10 September / Shtator – 15 October / Tetor, 2019
In 2017, the Albanian artist Olson Lamaj, born 1985 in Tirana, spent several months in Vienna, Austria. He soon stumbled upon a local phenomenon: young men disguised as Wolfgang Amadeus Mozart try to sell concert tickets to tourists from all over the world in a variety of languages. Among others, these many Mozarts come to talk in his solo exhibition, the cat above and the mouse below. In a multi-channel audio installation, we hear multilingual sales pitches.
Lamaj, who deals with decontextualisation of symbolic, language and performance levels of cultural phenomena in his art practice, also dissects this peculiar event into different levels of meaning. He combines the talking concert ticket vendors with a sequence from the animated TV series Tom & Jerry. Tom appears as an opera singer, but is thrown by Jerry by all sorts of tricks under the stage floor. At the end, the little mouse shines with an opera aria. One of the Viennese Mozart's, many of them Albanian from Kosovo, told the artist that he knew classical music at most from television - from the popular series Tom & Jerry, which was then seen on Albanian TV.
Not only does Olson Lamaj address global mass tourism - for which cultural peculiarities have to be packaged and marketed as simply as possible, but also a specifically Eurocentric, primarily Western, access to high culture from the center of Europe, also from Vienna pushed into the whole world.
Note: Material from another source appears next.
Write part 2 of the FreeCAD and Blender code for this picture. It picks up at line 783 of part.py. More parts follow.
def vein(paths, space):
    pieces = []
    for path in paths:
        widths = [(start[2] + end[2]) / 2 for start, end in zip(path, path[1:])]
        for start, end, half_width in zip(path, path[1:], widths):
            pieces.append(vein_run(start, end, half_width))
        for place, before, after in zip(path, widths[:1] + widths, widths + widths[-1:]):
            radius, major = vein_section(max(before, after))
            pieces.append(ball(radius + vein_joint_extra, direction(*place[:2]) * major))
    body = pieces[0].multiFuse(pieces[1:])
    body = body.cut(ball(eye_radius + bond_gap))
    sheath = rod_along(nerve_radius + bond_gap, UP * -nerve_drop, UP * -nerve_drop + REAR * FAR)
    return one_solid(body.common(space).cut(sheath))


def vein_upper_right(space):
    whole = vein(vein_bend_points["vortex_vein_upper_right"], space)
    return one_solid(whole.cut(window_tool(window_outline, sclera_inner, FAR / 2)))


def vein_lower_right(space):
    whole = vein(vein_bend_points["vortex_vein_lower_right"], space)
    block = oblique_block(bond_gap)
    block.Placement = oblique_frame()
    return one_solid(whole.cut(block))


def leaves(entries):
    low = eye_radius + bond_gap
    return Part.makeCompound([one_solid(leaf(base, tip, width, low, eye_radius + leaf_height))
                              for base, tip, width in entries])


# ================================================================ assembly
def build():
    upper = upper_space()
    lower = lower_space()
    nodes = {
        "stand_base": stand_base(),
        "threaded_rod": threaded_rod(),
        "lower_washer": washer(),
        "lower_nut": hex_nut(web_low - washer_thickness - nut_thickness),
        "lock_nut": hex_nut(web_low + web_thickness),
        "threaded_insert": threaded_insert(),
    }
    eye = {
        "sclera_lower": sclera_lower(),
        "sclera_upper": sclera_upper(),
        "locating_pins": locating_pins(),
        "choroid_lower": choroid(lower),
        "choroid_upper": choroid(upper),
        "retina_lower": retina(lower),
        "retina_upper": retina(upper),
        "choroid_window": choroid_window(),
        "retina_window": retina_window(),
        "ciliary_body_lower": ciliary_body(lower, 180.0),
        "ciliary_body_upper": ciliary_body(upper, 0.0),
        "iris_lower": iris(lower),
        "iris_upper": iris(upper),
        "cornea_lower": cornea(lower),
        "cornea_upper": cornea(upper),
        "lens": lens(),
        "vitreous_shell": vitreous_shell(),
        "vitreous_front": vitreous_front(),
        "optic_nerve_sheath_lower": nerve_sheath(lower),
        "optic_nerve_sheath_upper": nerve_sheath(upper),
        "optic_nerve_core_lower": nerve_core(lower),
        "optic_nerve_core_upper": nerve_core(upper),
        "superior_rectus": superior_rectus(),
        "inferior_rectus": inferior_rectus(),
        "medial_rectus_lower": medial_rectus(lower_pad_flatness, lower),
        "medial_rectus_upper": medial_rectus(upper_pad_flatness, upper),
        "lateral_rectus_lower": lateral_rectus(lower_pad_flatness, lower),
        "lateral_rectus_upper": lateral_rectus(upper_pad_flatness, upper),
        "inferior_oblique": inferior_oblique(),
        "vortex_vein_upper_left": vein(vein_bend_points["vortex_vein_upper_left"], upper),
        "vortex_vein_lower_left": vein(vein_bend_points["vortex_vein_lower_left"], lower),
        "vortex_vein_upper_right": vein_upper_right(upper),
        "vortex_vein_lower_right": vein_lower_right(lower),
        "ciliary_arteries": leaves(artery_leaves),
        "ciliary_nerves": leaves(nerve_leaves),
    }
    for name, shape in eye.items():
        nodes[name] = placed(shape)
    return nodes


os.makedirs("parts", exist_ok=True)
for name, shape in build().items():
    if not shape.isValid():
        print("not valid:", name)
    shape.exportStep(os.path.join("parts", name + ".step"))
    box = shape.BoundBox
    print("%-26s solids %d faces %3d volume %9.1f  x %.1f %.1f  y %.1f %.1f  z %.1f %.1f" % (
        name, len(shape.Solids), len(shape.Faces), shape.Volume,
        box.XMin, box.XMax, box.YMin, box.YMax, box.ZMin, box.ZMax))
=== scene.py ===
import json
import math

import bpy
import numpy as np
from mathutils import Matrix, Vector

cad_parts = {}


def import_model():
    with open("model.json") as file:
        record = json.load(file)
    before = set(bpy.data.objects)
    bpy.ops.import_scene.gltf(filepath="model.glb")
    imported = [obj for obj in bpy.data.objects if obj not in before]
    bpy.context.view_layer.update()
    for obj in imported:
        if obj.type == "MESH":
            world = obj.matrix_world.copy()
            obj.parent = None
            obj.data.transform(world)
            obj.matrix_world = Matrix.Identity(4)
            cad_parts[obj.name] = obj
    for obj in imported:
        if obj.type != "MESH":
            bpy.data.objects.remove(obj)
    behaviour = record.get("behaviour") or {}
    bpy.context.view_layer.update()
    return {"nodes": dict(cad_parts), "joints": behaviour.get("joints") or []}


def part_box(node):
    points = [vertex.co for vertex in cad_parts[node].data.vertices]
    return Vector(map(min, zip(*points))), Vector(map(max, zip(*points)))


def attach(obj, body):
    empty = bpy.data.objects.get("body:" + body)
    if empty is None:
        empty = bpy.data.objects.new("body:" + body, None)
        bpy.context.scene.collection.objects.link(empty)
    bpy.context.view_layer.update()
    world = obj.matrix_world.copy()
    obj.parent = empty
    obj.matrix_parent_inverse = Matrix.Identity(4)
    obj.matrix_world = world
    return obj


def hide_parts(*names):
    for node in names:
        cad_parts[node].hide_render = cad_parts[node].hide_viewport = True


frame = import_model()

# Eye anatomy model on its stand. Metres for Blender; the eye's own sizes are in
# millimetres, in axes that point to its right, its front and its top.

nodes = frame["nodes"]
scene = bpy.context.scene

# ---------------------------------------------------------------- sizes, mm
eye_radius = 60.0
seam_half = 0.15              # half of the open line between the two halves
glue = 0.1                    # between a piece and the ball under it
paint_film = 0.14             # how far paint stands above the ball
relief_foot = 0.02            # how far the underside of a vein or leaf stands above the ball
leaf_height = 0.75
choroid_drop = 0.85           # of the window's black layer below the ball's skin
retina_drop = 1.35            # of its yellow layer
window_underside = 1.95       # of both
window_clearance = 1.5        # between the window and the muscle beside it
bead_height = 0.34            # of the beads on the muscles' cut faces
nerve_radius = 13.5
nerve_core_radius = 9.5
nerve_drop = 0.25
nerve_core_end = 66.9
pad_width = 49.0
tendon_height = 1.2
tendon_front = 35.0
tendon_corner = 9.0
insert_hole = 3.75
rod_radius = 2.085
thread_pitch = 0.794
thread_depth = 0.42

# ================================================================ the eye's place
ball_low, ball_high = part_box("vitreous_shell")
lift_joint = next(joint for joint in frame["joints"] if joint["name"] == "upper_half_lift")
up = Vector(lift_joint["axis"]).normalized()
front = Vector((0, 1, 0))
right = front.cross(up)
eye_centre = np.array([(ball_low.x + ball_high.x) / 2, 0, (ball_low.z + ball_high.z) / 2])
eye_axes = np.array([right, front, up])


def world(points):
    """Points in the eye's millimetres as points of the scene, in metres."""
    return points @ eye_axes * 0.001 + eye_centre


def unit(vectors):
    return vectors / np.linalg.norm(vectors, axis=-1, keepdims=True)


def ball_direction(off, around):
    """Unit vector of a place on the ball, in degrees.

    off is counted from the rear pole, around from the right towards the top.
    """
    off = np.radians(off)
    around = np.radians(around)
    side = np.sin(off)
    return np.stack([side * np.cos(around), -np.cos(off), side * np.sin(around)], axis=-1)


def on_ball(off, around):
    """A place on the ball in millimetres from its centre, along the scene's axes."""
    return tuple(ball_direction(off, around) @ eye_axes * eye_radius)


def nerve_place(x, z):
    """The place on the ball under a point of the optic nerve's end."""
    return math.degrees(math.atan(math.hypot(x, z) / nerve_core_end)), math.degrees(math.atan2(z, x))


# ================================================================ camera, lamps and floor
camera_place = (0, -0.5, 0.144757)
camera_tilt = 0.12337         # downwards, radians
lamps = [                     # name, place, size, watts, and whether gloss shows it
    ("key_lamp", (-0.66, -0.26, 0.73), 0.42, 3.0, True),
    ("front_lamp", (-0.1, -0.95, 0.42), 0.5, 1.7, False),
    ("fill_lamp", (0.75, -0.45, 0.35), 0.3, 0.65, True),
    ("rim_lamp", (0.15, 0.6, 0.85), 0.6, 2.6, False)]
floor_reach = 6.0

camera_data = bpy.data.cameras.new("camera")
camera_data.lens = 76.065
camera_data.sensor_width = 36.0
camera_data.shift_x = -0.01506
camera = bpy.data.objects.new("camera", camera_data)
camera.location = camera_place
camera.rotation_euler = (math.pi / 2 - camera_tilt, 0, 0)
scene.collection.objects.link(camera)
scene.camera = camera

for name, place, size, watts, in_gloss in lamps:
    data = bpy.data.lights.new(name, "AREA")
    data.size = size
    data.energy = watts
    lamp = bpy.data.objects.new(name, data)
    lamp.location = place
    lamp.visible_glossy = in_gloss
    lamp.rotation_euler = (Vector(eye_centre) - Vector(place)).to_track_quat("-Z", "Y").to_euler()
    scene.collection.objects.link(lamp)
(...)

In his exhibition, the artist combines this form of international cultural imperialism with a concrete history of appropriation and rededication in Albania. A church in Albania's Shkodra was rededicated to a sports palace during the communist era. Where once a man preached to the mass, the mass later celebrated itself. The artist is less concerned with a comparison than with the symbolic levels on which the two systems operate. Thus not only ornamental structures are hybridised, but also actual symbols are transformed. Gymnastic rings of fluorescent tubes hang from the ceiling in his room installation. Their luminous circles inevitably recall attributes of the saints. Whether the martyrs of the sport get to inner enlightenment?
In his art practice, the artist devotes himself not only to this social life practice, but also to national cultural structures and how these phenomena interweave in the interplay of daily life and superordinate systems. All power structures work in both the big and the very small. In the end, both Tom and Jerry are not self-determined individuals, but players of an intransparent game whose rules we can only decipher piece by piece.